» **Exercise brief**
List, from the lines below, each one with "part" in it.
◇ ◇ ◇ ◇ ◇
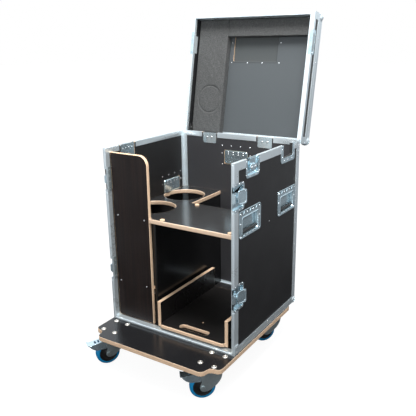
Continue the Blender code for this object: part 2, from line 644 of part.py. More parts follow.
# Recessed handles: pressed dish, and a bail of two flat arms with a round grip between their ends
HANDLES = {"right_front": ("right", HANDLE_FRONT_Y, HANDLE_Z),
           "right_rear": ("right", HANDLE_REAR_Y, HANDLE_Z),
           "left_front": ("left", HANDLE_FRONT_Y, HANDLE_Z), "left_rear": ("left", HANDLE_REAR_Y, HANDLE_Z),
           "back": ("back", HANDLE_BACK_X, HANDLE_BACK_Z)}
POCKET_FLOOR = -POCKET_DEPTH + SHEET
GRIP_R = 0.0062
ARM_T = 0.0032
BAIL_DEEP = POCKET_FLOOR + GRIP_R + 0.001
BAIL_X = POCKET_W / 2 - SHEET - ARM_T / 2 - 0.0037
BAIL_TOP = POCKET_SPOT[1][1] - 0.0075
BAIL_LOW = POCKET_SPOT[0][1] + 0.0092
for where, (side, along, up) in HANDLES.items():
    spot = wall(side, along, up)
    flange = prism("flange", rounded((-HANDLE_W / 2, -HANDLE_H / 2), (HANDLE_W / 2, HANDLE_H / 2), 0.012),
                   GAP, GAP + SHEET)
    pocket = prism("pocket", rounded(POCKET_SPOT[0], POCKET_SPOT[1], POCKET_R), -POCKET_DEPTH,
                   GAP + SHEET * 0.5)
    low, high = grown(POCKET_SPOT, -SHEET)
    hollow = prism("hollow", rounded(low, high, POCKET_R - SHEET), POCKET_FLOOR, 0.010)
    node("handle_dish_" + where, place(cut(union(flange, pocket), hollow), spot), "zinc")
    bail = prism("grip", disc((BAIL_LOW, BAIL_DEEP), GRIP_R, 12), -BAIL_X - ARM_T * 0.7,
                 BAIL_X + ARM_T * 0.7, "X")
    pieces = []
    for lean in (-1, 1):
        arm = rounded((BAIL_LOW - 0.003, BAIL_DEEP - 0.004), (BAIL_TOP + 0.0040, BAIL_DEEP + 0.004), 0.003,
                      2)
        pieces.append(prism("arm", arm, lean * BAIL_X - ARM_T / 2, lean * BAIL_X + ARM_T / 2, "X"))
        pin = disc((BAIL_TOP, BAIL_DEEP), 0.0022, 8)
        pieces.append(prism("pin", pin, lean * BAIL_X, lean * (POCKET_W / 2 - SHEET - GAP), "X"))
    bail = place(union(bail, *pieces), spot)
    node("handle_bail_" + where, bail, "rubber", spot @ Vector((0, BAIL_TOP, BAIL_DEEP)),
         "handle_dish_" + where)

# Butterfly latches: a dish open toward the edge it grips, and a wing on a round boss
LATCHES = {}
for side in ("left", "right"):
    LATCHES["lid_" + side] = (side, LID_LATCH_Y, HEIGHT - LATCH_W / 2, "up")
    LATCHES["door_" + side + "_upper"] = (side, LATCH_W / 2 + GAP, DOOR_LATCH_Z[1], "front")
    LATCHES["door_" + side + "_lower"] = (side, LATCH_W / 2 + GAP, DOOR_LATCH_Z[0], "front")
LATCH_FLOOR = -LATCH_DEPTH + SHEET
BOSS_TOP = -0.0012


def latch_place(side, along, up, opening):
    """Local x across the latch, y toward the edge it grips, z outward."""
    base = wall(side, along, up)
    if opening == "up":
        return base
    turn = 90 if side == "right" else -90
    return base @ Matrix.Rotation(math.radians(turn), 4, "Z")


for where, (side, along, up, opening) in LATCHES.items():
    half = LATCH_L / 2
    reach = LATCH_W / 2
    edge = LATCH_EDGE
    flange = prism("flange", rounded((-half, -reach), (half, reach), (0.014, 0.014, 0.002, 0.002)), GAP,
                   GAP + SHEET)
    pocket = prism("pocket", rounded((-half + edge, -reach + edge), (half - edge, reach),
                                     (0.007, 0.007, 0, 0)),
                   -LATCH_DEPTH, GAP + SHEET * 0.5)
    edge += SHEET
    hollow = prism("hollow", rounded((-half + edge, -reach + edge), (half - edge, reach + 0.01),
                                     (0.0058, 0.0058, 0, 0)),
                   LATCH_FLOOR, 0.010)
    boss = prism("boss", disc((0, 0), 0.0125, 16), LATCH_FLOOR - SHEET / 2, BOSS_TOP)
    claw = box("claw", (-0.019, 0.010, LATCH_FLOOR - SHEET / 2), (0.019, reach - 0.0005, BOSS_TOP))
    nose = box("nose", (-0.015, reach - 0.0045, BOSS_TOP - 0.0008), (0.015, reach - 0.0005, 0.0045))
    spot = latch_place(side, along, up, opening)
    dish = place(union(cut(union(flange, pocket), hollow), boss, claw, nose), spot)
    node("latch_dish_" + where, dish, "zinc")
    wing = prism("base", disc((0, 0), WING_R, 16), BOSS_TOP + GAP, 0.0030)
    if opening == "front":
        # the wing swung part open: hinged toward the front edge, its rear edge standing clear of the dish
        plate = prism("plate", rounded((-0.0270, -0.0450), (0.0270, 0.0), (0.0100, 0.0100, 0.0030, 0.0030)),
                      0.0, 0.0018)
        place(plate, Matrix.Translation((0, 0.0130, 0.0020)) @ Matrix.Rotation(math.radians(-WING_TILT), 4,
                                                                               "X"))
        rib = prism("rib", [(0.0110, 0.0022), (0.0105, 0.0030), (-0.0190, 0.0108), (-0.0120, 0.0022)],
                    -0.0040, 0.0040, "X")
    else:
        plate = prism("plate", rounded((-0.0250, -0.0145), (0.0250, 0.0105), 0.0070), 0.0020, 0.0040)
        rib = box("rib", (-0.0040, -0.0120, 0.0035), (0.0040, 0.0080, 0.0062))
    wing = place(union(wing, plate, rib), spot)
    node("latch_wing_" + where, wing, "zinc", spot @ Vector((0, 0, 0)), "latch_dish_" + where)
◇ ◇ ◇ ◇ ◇
» **Answer to this problem**
Continue the Blender code for this object: part 2, from line 644 of part.py. More parts follow.
        # the wing swung part open: hinged toward the front edge, its rear edge standing clear of the dish